GIVEN PROBLEM: Output the records exactly. Include every line.

THE DATA:
┄┄┄┄┄┄

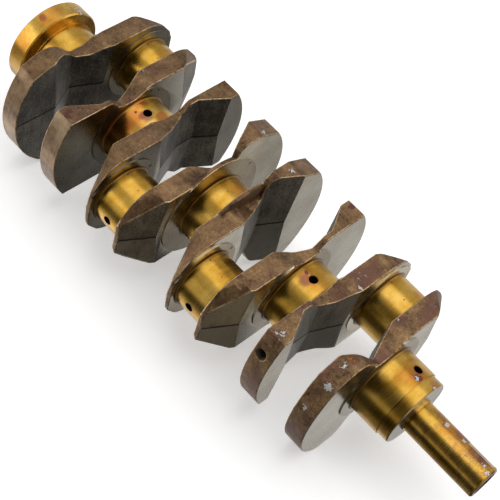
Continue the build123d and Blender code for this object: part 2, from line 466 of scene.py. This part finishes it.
# %% Marks on the main journals
low_1, high_1 = (v.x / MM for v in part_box("main_journal_1"))
low_5, high_5 = (v.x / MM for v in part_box("main_journal_5"))
journal_marks = {
    "main_journal_1": dict(
        ends=(low_1, high_1 + 9),
        tints=[
            (on_main(1, 5, 84), 15.0, HEAT_ORANGE, 0.30),
            (on_main(1, 7, 84), 8.0, HEAT_ORANGE, 0.6),
            (on_main(1, 9, 82), 3.5, HEAT_PURPLE, 0.8),
        ],
        chips=[(on_main(1, 8.4, 84), 5.5)],
        mouths=[(on_main(1, 4.7, 71), OIL_MOUTH)],
    ),
    "main_journal_2": dict(
        ends=(main_mm[2] - MAIN_HALF, main_mm[2] + MAIN_HALF),
        tints=[
            (on_main(2, -3, 100), 7.0, HEAT_PURPLE, 0.75),
            (on_main(2, 2, 88), 13.0, HEAT_ORANGE, 0.25),
        ],
        spots=[(on_main(2, -7.3, 91), 2.2)],
        mouths=[(on_main(2, 0, 91), OIL_MOUTH)],
    ),
    "main_journal_3": dict(
        ends=(main_mm[3] - MAIN_HALF, main_mm[3] + MAIN_HALF),
        tints=[(on_main(3, 2, 72), 9.0, HEAT_ORANGE, 0.35)],
        spots=[(on_main(3, -2, 88), 0.8)],
    ),
    "main_journal_4": dict(
        ends=(main_mm[4] - MAIN_HALF, main_mm[4] + MAIN_HALF),
        tints=[
            (on_main(4, -3, 112), 12.0, HEAT_ORANGE, 0.8),
            (on_main(4, 2, 96), 6.5, HEAT_PURPLE, 0.7),
            (on_main(4, 8, 75), 8.0, HEAT_ORANGE, 0.8),
            (on_main(4, -2, 148), 17.0, HEAT_ORANGE, 0.75),
            (on_main(4, -10, 90), 7.0, HEAT_ORANGE, 0.7),
        ],
        spots=[(on_main(4, -6, 104), 1.5)],
        mouths=[(on_main(4, 0, 91), OIL_MOUTH)],
    ),
    "main_journal_5": dict(ends=(low_5 - 3.5, high_5)),
}
print("marks are listed for", len(journal_marks), "main journals")

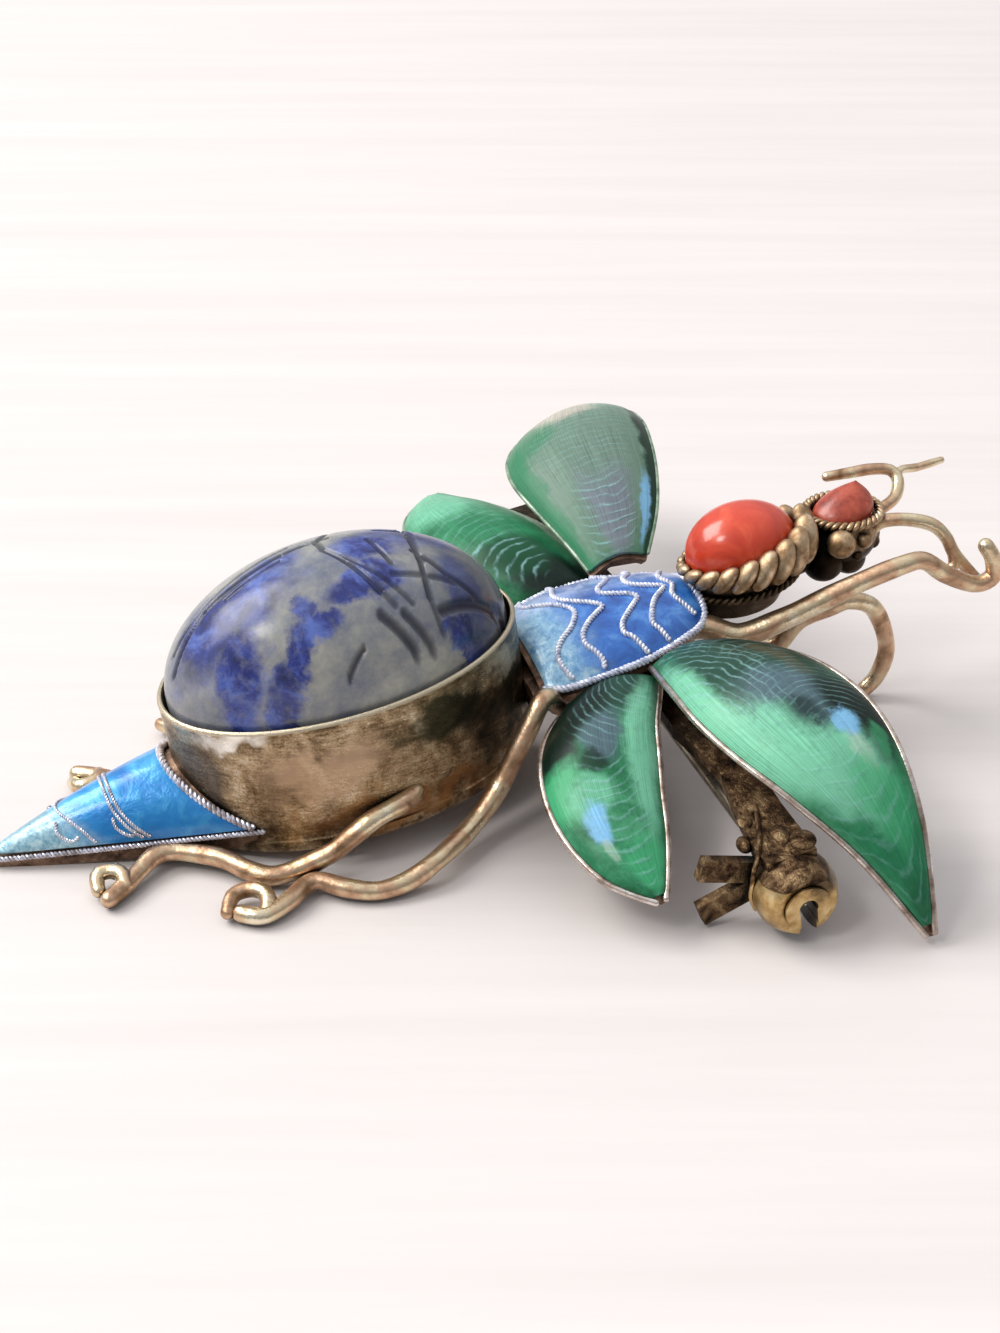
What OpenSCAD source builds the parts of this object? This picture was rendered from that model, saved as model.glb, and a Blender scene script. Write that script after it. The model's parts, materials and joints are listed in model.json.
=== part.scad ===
// Insect brooch: a carved stone body in a tall bezel, an enamelled tail, thorax and wings,
// coral cabochons in rope collars, bent wire legs and feelers, and a pin across the underside.
// The insect faces +X with its right side towards -Y. It lies nose up on a table at z = 0.
// Every piece is drawn level, with the middle of the base plate's underside as origin,
// and the whole brooch is then tipped and shifted to where it rests.

/* [Bezel and body stone] */
// Half length of the bezel, outside
bezel_a = 9.45; // [8.6:0.05:10.4]
// Half width of the bezel, outside
bezel_b = 6; // [5.2:0.05:7]
// Height of the bezel's rim over the table side of its base
bezel_h = 7.4; // [6.4:0.1:8.4]
// Thickness of the bezel wall
bezel_wall = 0.4; // [0.3:0.05:0.6]
// Thickness of the base plate
base_t = 0.6; // [0.4:0.05:1]
// How far the base plate stands out past the wall
base_lip = 0.22; // [0.1:0.02:0.4]
// Width of the ledge that the stone sits on
stone_ledge = 0.6; // [0.4:0.05:1]
// Depth of the stone below the rim
stone_depth = 2; // [1.4:0.1:2.8]
// Height of the stone's dome above the rim
dome_h = 6.1; // [5:0.1:7]
// Depth of the carved lines in the stone
carving_depth = 0.32; // [0.1:0.02:0.5]
// Gap around a seated stone
stone_gap = 0.05; // [0.03:0.01:0.1]

/* [Enamelled trays] */
// Thickness of the sheet under the enamel
sheet_t = 0.45; // [0.35:0.05:0.6]
// How much thicker the tail's sheet is
tail_extra_t = 0.1; // [0:0.05:0.2]
// Thickness of the enamel
enamel_t = 0.35; // [0.25:0.05:0.45]
// Gap between the enamel and its tray
enamel_gap = 0.04; // [0.03:0.01:0.08]
// Width of the raised border around each tray
border_w = 0.4; // [0.3:0.02:0.5]
// Bulge of that border's outer side
border_bulge = 0.1; // [0:0.02:0.15]

/* [Tail] */
// Length of the tail behind the bezel
tail_len = 10.6; // [9:0.1:11.5]
// Half width of the tail where it meets the bezel
tail_w = 4.7; // [4:0.1:5]
// Height of the tail's tip
tail_tip_z = 1.4; // [1:0.1:1.7]
// Height of the tail's side edges at the bezel
tail_edge_z = 1.05; // [0.8:0.1:1.6]
// Rise of the tail's crest over its edges at the bezel
tail_rise = 3; // [2:0.1:3.6]

/* [Thorax] */
// Length of the thorax in front of the bezel
thorax_len = 10.2; // [9:0.1:11.5]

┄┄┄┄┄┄

RESULT OF THE TASK:
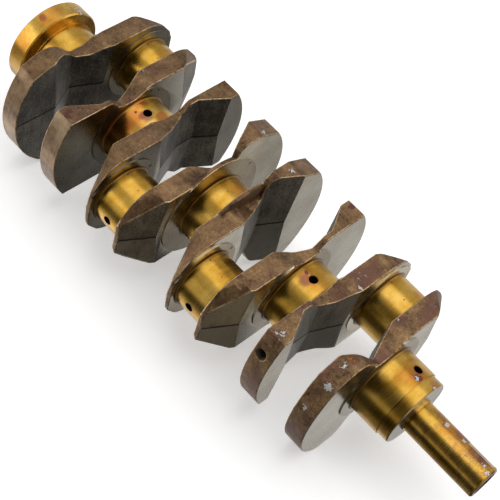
Continue the build123d and Blender code for this object: part 2, from line 466 of scene.py. This part finishes it.
# %% Marks on the main journals
low_1, high_1 = (v.x / MM for v in part_box("main_journal_1"))
low_5, high_5 = (v.x / MM for v in part_box("main_journal_5"))
journal_marks = {
    "main_journal_1": dict(
        ends=(low_1, high_1 + 9),
        tints=[
            (on_main(1, 5, 84), 15.0, HEAT_ORANGE, 0.30),
            (on_main(1, 7, 84), 8.0, HEAT_ORANGE, 0.6),
            (on_main(1, 9, 82), 3.5, HEAT_PURPLE, 0.8),
        ],
        chips=[(on_main(1, 8.4, 84), 5.5)],
        mouths=[(on_main(1, 4.7, 71), OIL_MOUTH)],
    ),
    "main_journal_2": dict(
        ends=(main_mm[2] - MAIN_HALF, main_mm[2] + MAIN_HALF),
        tints=[
            (on_main(2, -3, 100), 7.0, HEAT_PURPLE, 0.75),
            (on_main(2, 2, 88), 13.0, HEAT_ORANGE, 0.25),
        ],
        spots=[(on_main(2, -7.3, 91), 2.2)],
        mouths=[(on_main(2, 0, 91), OIL_MOUTH)],
    ),
    "main_journal_3": dict(
        ends=(main_mm[3] - MAIN_HALF, main_mm[3] + MAIN_HALF),
        tints=[(on_main(3, 2, 72), 9.0, HEAT_ORANGE, 0.35)],
        spots=[(on_main(3, -2, 88), 0.8)],
    ),
    "main_journal_4": dict(
        ends=(main_mm[4] - MAIN_HALF, main_mm[4] + MAIN_HALF),
        tints=[
            (on_main(4, -3, 112), 12.0, HEAT_ORANGE, 0.8),
            (on_main(4, 2, 96), 6.5, HEAT_PURPLE, 0.7),
            (on_main(4, 8, 75), 8.0, HEAT_ORANGE, 0.8),
            (on_main(4, -2, 148), 17.0, HEAT_ORANGE, 0.75),
            (on_main(4, -10, 90), 7.0, HEAT_ORANGE, 0.7),
        ],
        spots=[(on_main(4, -6, 104), 1.5)],
        mouths=[(on_main(4, 0, 91), OIL_MOUTH)],
    ),
    "main_journal_5": dict(ends=(low_5 - 3.5, high_5)),
}
print("marks are listed for", len(journal_marks), "main journals")

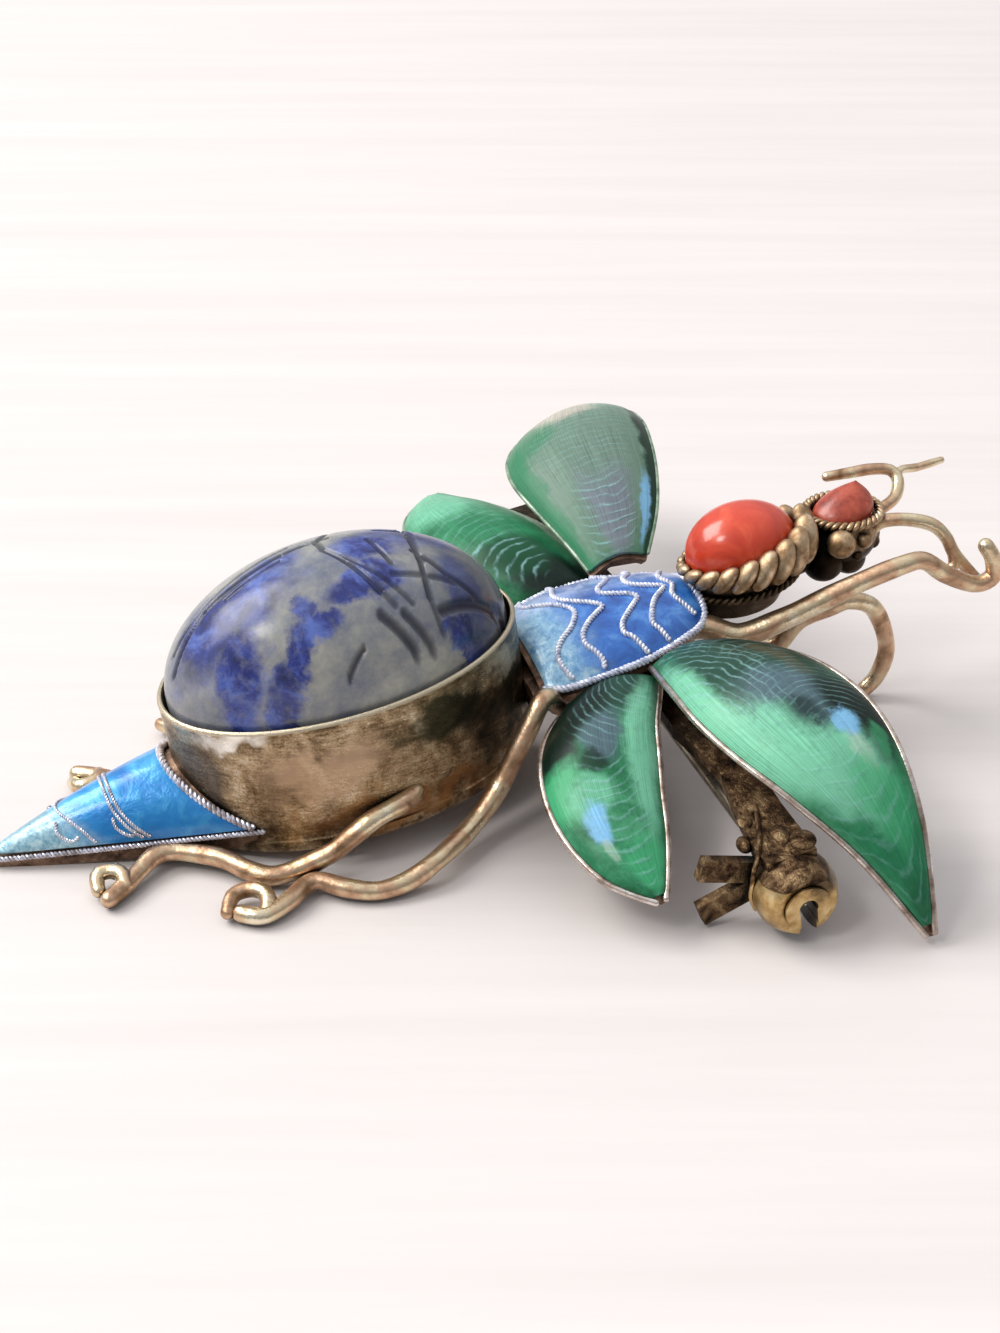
What OpenSCAD source builds the parts of this object? This picture was rendered from that model, saved as model.glb, and a Blender scene script. Write that script after it. The model's parts, materials and joints are listed in model.json.
=== part.scad ===
// Insect brooch: a carved stone body in a tall bezel, an enamelled tail, thorax and wings,
// coral cabochons in rope collars, bent wire legs and feelers, and a pin across the underside.
// The insect faces +X with its right side towards -Y. It lies nose up on a table at z = 0.
// Every piece is drawn level, with the middle of the base plate's underside as origin,
// and the whole brooch is then tipped and shifted to where it rests.

/* [Bezel and body stone] */
// Half length of the bezel, outside
bezel_a = 9.45; // [8.6:0.05:10.4]
// Half width of the bezel, outside
bezel_b = 6; // [5.2:0.05:7]
// Height of the bezel's rim over the table side of its base
bezel_h = 7.4; // [6.4:0.1:8.4]
// Thickness of the bezel wall
bezel_wall = 0.4; // [0.3:0.05:0.6]
// Thickness of the base plate
base_t = 0.6; // [0.4:0.05:1]
// How far the base plate stands out past the wall
base_lip = 0.22; // [0.1:0.02:0.4]
// Width of the ledge that the stone sits on
stone_ledge = 0.6; // [0.4:0.05:1]
// Depth of the stone below the rim
stone_depth = 2; // [1.4:0.1:2.8]
// Height of the stone's dome above the rim
dome_h = 6.1; // [5:0.1:7]
// Depth of the carved lines in the stone
carving_depth = 0.32; // [0.1:0.02:0.5]
// Gap around a seated stone
stone_gap = 0.05; // [0.03:0.01:0.1]

/* [Enamelled trays] */
// Thickness of the sheet under the enamel
sheet_t = 0.45; // [0.35:0.05:0.6]
// How much thicker the tail's sheet is
tail_extra_t = 0.1; // [0:0.05:0.2]
// Thickness of the enamel
enamel_t = 0.35; // [0.25:0.05:0.45]
// Gap between the enamel and its tray
enamel_gap = 0.04; // [0.03:0.01:0.08]
// Width of the raised border around each tray
border_w = 0.4; // [0.3:0.02:0.5]
// Bulge of that border's outer side
border_bulge = 0.1; // [0:0.02:0.15]

/* [Tail] */
// Length of the tail behind the bezel
tail_len = 10.6; // [9:0.1:11.5]
// Half width of the tail where it meets the bezel
tail_w = 4.7; // [4:0.1:5]
// Height of the tail's tip
tail_tip_z = 1.4; // [1:0.1:1.7]
// Height of the tail's side edges at the bezel
tail_edge_z = 1.05; // [0.8:0.1:1.6]
// Rise of the tail's crest over its edges at the bezel
tail_rise = 3; // [2:0.1:3.6]

/* [Thorax] */
// Length of the thorax in front of the bezel
thorax_len = 10.2; // [9:0.1:11.5]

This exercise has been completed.